When such a nation experiences peace envy it will abandon this tradition of defence and disclaimers, aspiring instead to the insular, smug virtuousness of countries that take no pre-emptive stance in international relations. The nation will become self-conscious whenever other countries discuss their standing in the world without any poised rhetoric of vigilance, deterrents or discredited governments. Staring at its own long, swinging sabre the envious nation will suddenly become ashamed of it, realising what the appendage is capable of doing to suggestible young countries. The nation will resent its inability to avoid giving ultimatums or engage in any debate sitting down, and will covet the peaceful nation’s ease at sitting at a table and talking without feeling like a sissy, and without anal caresses from a military advisor.

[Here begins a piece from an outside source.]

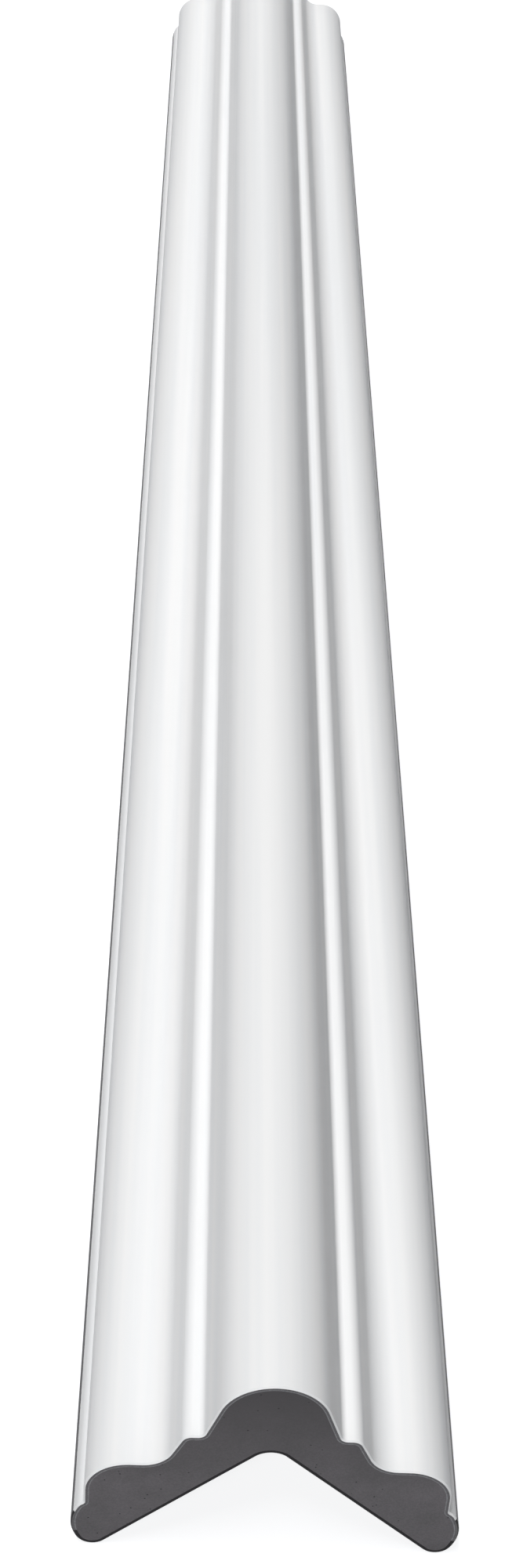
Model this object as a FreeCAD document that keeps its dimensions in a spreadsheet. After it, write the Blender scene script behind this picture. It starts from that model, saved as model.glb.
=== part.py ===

Those are de Bojangles’ words more or less, and I hope you are the wiser for them. Simone de Bojangles had an astounding mind, and she has left behind a legacy of intellectual restraint and courageous grammar. She worked tirelessly in all her endeavours, regularly working long hours (her watch was slow) and always searching for the one thing she’d overlooked and finding lots of others. To determine the place of her reassuringly solitary voice in the field of international relations is impossible; the impact her books had may never be fully comprehensible.

This morning I saw that ‘peace envy’ has been used in forums to describe the uproar over Barack Obama’s receiving the Nobel Peace Prize. I can only hope that the misuse of the term is unintentional, as employing such a complex and contrived academic concept so inaccurately must make Simone de Bojangles plume in her urn. She died tragically in 2001, reportedly from injuries sustained from falling from the top of Anthony Head, although it turned out to be Beachy Head. It is highly doubtful that falling from the top of Anthony Head’s head would be anywhere near as lethal.

The allusion to Simone de Beauvoir was intended to be humorous simply because of her unsuitability to being juxtaposed with the subject matter, nothing else. De Bojangles’ characterization is about as far removed from de Beauvoir’s character as a Hollywood biopic.